WRITTEN REQUEST
Go through the data below. List every line that holds the word "node".

☆ ☆ ☆ ☆ ☆

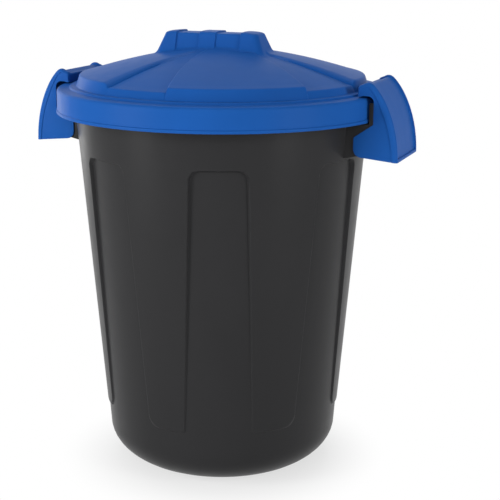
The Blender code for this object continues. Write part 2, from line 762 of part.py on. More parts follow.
def make_handle(shop, material):
    half = HANDLE_WIDTH / 2
    body = shop.extruded("handle_right", handle_outline(), -half, half, cheek_frame())
    shop.cutters.objects.unlink(body)
    shop.parts.objects.link(body)
    body.hide_render = False
    body.display_type = "TEXTURED"
    scoop = shop.extruded("scoop", scoop_outline(), -CHEEK_INNER, CHEEK_INNER, cheek_frame())
    border = shop.extruded(
        "border", border_outline(), -half + BORDER_WIDTH, half - BORDER_WIDTH, cheek_frame())
    stubs = [
        shop.rod("stub_front", STUB_RADIUS, -half + CHEEK_THICKNESS / 2, -EAR_INNER_FACE + STUB_REACH),
        shop.rod("stub_back", STUB_RADIUS, EAR_INNER_FACE - STUB_REACH, half - CHEEK_THICKNESS / 2),
    ]
    combine(body, "DIFFERENCE", [scoop, border])
    combine(body, "UNION", stubs)
    for helper in [scoop, border, *stubs]:
        helper.parent = body
    body.location = (PIVOT_REACH, 0, PIVOT_HEIGHT)
    return finish(body, material)


def make_left_handle(shop, right):
    """The same moulding turned half round the can."""
    left = shop.place("handle_left", right.data, part=True)
    left.location = (-PIVOT_REACH, 0, PIVOT_HEIGHT)
    left.rotation_euler.z = math.pi
    return left


def main():
    clear_scene()
    shop = Shop()
    charcoal = plastic("bucket_plastic", CHARCOAL, BODY_ROUGHNESS)
    lid_blue = plastic("lid_plastic", BLUE, BLUE_ROUGHNESS)
    handle_blue = plastic("handle_plastic", BLUE, BLUE_ROUGHNESS)
    make_bucket(shop, charcoal)
    make_lid(shop, lid_blue)
    right = make_handle(shop, handle_blue)
    make_left_handle(shop, right)


main()
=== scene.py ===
import math

import bmesh
import bpy
import numpy as np
from mathutils import Matrix, Vector


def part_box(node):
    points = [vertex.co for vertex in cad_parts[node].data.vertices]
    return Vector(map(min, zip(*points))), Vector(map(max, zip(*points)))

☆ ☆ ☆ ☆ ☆

FINAL ANSWER
def part_box(node):
    points = [vertex.co for vertex in cad_parts[node].data.vertices]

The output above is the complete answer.